Data Preprocessing

Data preprocessing is a crucial step in any machine learning workflow. It involves cleaning, transforming, and organizing raw data so it becomes suitable for training reliable and accurate machine learning models. Since models heavily depend on data quality, preprocessing ensures the dataset is consistent, complete, and ready for analysis.

Importance of Data Preprocessing

Real-world datasets often contain missing values, noise, outliers, and inconsistencies. Without preprocessing, these issues can severely degrade model performance.

Key Benefits
  • Improves data quality and consistency
  • Enhances model accuracy and generalization
  • Reduces training time and computational cost
  • Makes features compatible with ML algorithms
  • Improves model interpretability

Key Preprocessing Techniques

1. Handling Missing Data

Missing values occur due to errors, incomplete entries, or sensor failures.

Techniques & Examples
  • Identify: df.isnull().sum()
  • Mean/Median/Mode Imputation: e.g., fill missing salary values with the median salary
  • Forward/Backward Fill: e.g., fill missing temperature readings using previous values
  • Drop Rows/Columns: only when less than 5–10% of the data is missing

2. Handling Outliers

Outliers are extreme values that can distort model training and skew analysis.

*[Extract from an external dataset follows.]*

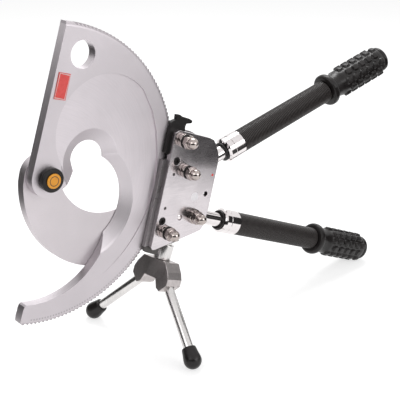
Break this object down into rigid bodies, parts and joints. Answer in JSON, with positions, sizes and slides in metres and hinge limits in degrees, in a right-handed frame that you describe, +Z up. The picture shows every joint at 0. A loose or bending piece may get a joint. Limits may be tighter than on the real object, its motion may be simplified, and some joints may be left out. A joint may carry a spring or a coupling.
{
  "type": "ratchet cable cutter",
  "caption": "Hand ratchet cutter with a toothed hook blade closing over a fixed blade, telescoping handles with rubber grips, and a tilted two-legged stand.",
  "frame": {"origin": "middle of the underside, on the plane through the two feet and the lower grip's end", "axes": "+X from the blades towards the grips, +Z up, -Y the side with the acorn nuts"},
  "size_m": [0.5304, 0.1822, 0.3678],
  "materials": {
    "blade_steel": "satin turned and ground steel",
    "nickel": "polished nickel plate",
    "chrome": "bright chrome plate",
    "dark_steel": "dark grey oxide, satin",
    "leg_steel": "drawn and polished bar",
    "black_oxide": "black oxide, satin",
    "black_paint": "black, ribbed, satin",
    "rubber": "moulded black rubber",
    "yellow_cap": "orange yellow disc, blank",
    "red_label": "red label, blank"
  },
  "bodies": {
    "frame": {"dowel_lower": "blade_steel", "dowel_upper": "blade_steel", "far_foot": "rubber", "far_leg": "leg_steel", "fixed_blade": "blade_steel", "front_plate": "nickel", "guide_plate": "blade_steel", "guide_screw_lower": "blade_steel", "guide_screw_upper": "blade_steel", "handle_root": "dark_steel", "lever_bolt": "chrome", "lever_collar": "chrome", "lever_nut": "chrome", "lever_spacer": "chrome", "lever_washer": "black_oxide", "lower_rod": "chrome", "near_foot": "rubber", "near_leg": "leg_steel", "pivot_bolt": "blade_steel", "pivot_cap": "yellow_cap", "pivot_nut": "black_oxide", "rear_plate": "nickel", "release_bolt": "chrome", "release_collar": "chrome", "release_nut": "chrome", "release_spacer": "chrome", "release_spring": "blade_steel", "release_washer": "black_oxide", "root_bolt": "chrome", "root_collar": "chrome", "root_nut": "chrome", "root_pin": "blade_steel", "stand_bracket": "dark_steel", "stand_head": "dark_steel", "stand_post": "leg_steel", "tail_bolt": "chrome", "tail_collar": "chrome", "tail_nut": "chrome", "tail_washer": "black_oxide"},
    "blade": {"moving_blade": "blade_steel", "blade_label": "red_label"},
    "lever": {"handle_lever": "dark_steel", "upper_rod": "chrome", "pawl_pin": "blade_steel"},
    "drive_pawl": {"drive_pawl": "dark_steel"},
    "release": {"release_lever": "black_oxide"},
    "upper_tube": {"upper_sleeve": "black_paint", "upper_grip": "rubber", "upper_wiper_ring": "rubber"},
    "lower_tube": {"lower_sleeve": "black_paint", "lower_grip": "rubber", "lower_wiper_ring": "rubber"},
    "upper_collar": {"upper_twist_collar": "chrome"},
    "lower_collar": {"lower_twist_collar": "chrome"}
  },
  "joints": [
    {"name": "blade_hinge", "type": "hinge", "parent": "frame", "child": "blade", "pos_m": [-0.22288, 0.00103, 0.2181], "axis": [0, 1, 0], "range_deg": [-75, 55]},
    {"name": "lever_hinge", "type": "hinge", "parent": "frame", "child": "lever", "pos_m": [-0.06329, 0.00378, 0.19399], "axis": [0, -1, 0], "range_deg": [-8, 30]},
    {"name": "pawl_hinge", "type": "hinge", "parent": "lever", "child": "drive_pawl", "pos_m": [-0.04915, 0.00103, 0.17714], "axis": [0, -1, 0], "range_deg": [-38.9, 10.4]},
    {"name": "release_hinge", "type": "hinge", "parent": "frame", "child": "release", "pos_m": [-0.06646, -0.00447, 0.2289], "axis": [0, 1, 0], "range_deg": [-8, 1], "stiffness_Nm_per_rad": 0.8},
    {"name": "upper_slide", "type": "slide", "parent": "lever", "child": "upper_tube", "axis": [0.9664, 0, 0.2571], "range_m": [0, 0.15]},
    {"name": "lower_slide", "type": "slide", "parent": "frame", "child": "lower_tube", "axis": [0.9225, 0, -0.3859], "range_m": [0, 0.15]},
    {"name": "upper_collar_twist", "type": "hinge", "parent": "upper_tube", "child": "upper_collar", "pos_m": [0.01761, 0.00378, 0.19986], "axis": [0.9664, 0, 0.2571], "range_deg": [0, 90]},
    {"name": "lower_collar_twist", "type": "hinge", "parent": "lower_tube", "child": "lower_collar", "pos_m": [0.01136, 0.00378, 0.11061], "axis": [0.9225, 0, -0.3859], "range_deg": [0, 90]}
  ],
  "couplings": [
    {"joint": "pawl_hinge", "follows": "lever_hinge", "ratio": -1.294}
  ]
}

Detection & Treatment Examples
  • Box Plot + IQR Method: flag values above Q3 + 1.5×IQR
  • Z-score Method: remove values where |z| > 3
  • Scatter Plot: e.g., detecting a 25-year-old earning $10M per year

3. Feature Scaling

Scaling ensures that features contribute equally during model training.

Scaling Techniques
Technique Formula Best Used For
Min-Max Scaling (X − Xmin) / (Xmax − Xmin) KNN, Neural Networks, SVM
Standardization (X − μ) / σ Logistic Regression, PCA, SVM

Example: Scale Age (0–100) and Income (20k–500k) to a common range.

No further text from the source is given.